L’Italia diventerà mai un paese leader nel settore della tecnologia?

L’Italia diventerà mai un paese leader nel settore della tecnologia?

I più famosi sono sempre quelli italiani. Ma in Italia non hanno mai portato niente di innovativo o non hanno permesso all’Italia di essere un paese leader nel settore della tecnologia. Cosa potrebbe cambiare?

Quando esce dal carcere, nel giugno del 1966, il “sogno italiano” di Felice Ippolito è già finito. Era durato un pugno di anni, dieci o dodici, dal 1952 al 1964. Durante i quali l’Italia poté coltivare una fondata utopia: diventare una potenza industriale.

Attestata su tecnologie di punta, su una solida infrastruttura di ricerca, su tecno-manager ambiziosi e aggressivi, su una competente burocrazia statale, su politici e imprenditori e su un ceto di intellettuali, liberali e radicali, determinati alla modernizzazione del fragile paese uscito dal fascismo e dalla guerra.

L’Italia che precede il boom economico è un singolare e stupefacente laboratorio tecnologico, senza paragoni in occidente se si esclude, naturalmente, l’America del crucial decade (1945-1955) che metterà a frutto il lascito di ricerca e di scienza della guerra vinta per disegnare una fantastica egemonia leader della tecnologica.

L’ambizione era, addirittura, l’ingresso accelerato nel club delle nazioni che avrebbero scritto il canovaccio del secondo ’900. Fondata utopia. Essa ebbe, a supporto, due figure emblematiche: Enrico Mattei e Felice Ippolito, appunto. Li accumunò l’utopia. E anche lo strano destino che impedì loro di trasformarla in realtà. Fondata utopia, però.
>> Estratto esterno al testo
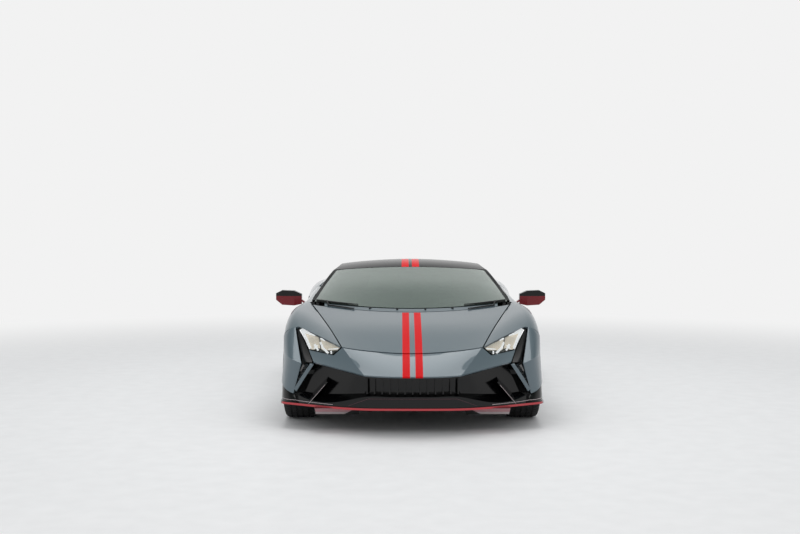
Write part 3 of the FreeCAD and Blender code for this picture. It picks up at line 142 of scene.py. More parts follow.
@dataclass(frozen=True)
class Finish:
    """One real material with the way its surface was made.

    Attributes:
        name: the material's common name.
        colour: its sRGB colour.
        roughness: how dull it is, 0 to 1.
        metallic: 1 for bare metal.
        ior: its index of refraction.
        coat: the share of a clear lacquer over it.
        transmission: 1 where light passes through.
        grain: the pattern of its relief.
        grain_mm: the real size of one grain.
        relief_mm: the depth of the relief.
        glow: how strongly it shines by itself, used here only as painted light on parts that no lamp lights.
        coat_roughness: how dull every lacquer is.
        relief_strength: how strongly every relief shows.
        brushing: how the pattern of a brushed face is scaled along each axis.
        dust_cells_per_m: how fine the patches of dust are.
        dust_tones: the darkest and the lightest tone of the dust, as shares of the colour.
    """

    name: str
    colour: str
    roughness: float
    metallic: float = 0.0
    ior: float = 1.5
    coat: float = 0.0
    transmission: float = 0.0
    grain: Grain = Grain.NONE
    grain_mm: float = 1.0
    relief_mm: float = 0.05
    glow: float = 0.0
    coat_roughness = 0.02
    relief_strength = 0.6
    brushing = (1.0, 0.02, 1.0)
    dust_cells_per_m = 7.0
    dust_tones = (0.94, 1.05)

    def material(self) -> bpy.types.Material:
        """Returns the Blender material, made once."""
        found = bpy.data.materials.get(self.name)
        if found:
            return found
        made = bpy.data.materials.new(self.name)
        made.use_nodes = True
        made.diffuse_color = linear(self.colour)
        tree = made.node_tree
        shader = tree.nodes["Principled BSDF"]
        shader.inputs["Base Color"].default_value = linear(self.colour)
        shader.inputs["Roughness"].default_value = self.roughness
        shader.inputs["Metallic"].default_value = self.metallic
        if self.metallic < 1:
            shader.inputs["IOR"].default_value = self.ior
        shader.inputs["Coat Weight"].default_value = self.coat
        shader.inputs["Coat Roughness"].default_value = self.coat_roughness
        shader.inputs["Transmission Weight"].default_value = self.transmission
        shader.inputs["Emission Color"].default_value = linear(self.colour)
        shader.inputs["Emission Strength"].default_value = self.glow
        self.colour_nodes(tree, shader)
        self.relief_nodes(tree, shader)
        return made

    def place(self, tree: bpy.types.NodeTree) -> bpy.types.NodeSocket:
        """Returns the socket of a point's place on the piece, in metres."""
        return add_node(tree, "ShaderNodeTexCoord").outputs["Object"]

    def colour_nodes(self, tree: bpy.types.NodeTree, shader: bpy.types.Node) -> None:
        """Varies the colour by a few percent, as dust and handling do."""
        place = self.place(tree)
        cloud = add_node(tree, "ShaderNodeTexNoise", {"Scale": self.dust_cells_per_m, "Detail": 3.0},
                         {"Vector": place})
        spread = add_node(tree, "ShaderNodeMapRange",
                          {"To Min": self.dust_tones[0], "To Max": self.dust_tones[1]},
                          {"Value": cloud.outputs["Fac"]})
        tone = add_node(tree, "ShaderNodeHueSaturation", {"Color": linear(self.colour)},
                        {"Value": spread.outputs["Result"]})
        tree.links.new(tone.outputs["Color"], shader.inputs["Base Color"])

    def relief_nodes(self, tree: bpy.types.NodeTree, shader: bpy.types.Node) -> None:
        """Adds the relief of the grain, its scale worked out from its real size."""
        if self.grain is Grain.NONE:
            return
        place = self.place(tree)
        cells = 1 / (self.grain_mm * MM)
        if self.grain is Grain.BRUSHED:
            stretched = add_node(tree, "ShaderNodeMapping", {"Scale": self.brushing}, {"Vector": place})
            place = stretched.outputs["Vector"]
        if self.grain in (Grain.HIDE, Grain.FLAKE):
            pattern = add_node(tree, "ShaderNodeTexVoronoi", {"Scale": cells}, {"Vector": place})
            height = pattern.outputs["Distance"]
        else:
            pattern = add_node(tree, "ShaderNodeTexNoise", {"Scale": cells, "Detail": 4.0}, {"Vector": place})
            height = pattern.outputs["Fac"]
        bump = add_node(tree, "ShaderNodeBump", {
            "Strength": self.relief_strength, "Distance": self.relief_mm * MM}, {"Height": height})
        tree.links.new(bump.outputs["Normal"], shader.inputs["Normal"])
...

In quel decennio sorprendente Giulio Natta scopre il polipropilene isotattico che aprirà alle “nuove plastiche”; Domenico Marotta inventa il microscopio elettronico e fa dell’Italia un centro riconosciuto di attrazione e di produzione dei nuovi antibiotici, a cominciare dalla penicillina;

L’Italia, incredibile a dirsi, avrebbe potuto seguire a ruota l’America. C’era Mattei con il suo disegno “scandaloso” dell’autonomia negli idrocarburi. Ma tanti altri. E in campi che avrebbero potuto dare all’Italia una leadership tecnologica in aree di punta del miracolo del dopoguerra: gli idrocarburi, il nucleare, l’elettronica, la chimica, la biologia molecolare, la cibernetica, la farmaceutica.

Adriano Olivetti costruisce “fabbriche riformate” in cui si concepì il primo calcolatore definibile personal computer; Buzzati Traverso fa di Napoli un centro internazionale della biologia molecolare e dell’imminente rivoluzione della genetica (poi, grazie, a una protesta sindacale inaugura il brain drain italiano e si rifugia a Parigi); Luigi Broglio lancia il San Marco I e l’Italia entra, di prepotenza, nel ristrettissimo club delle potenze satellitari. E l’elenco potrebbe continuare.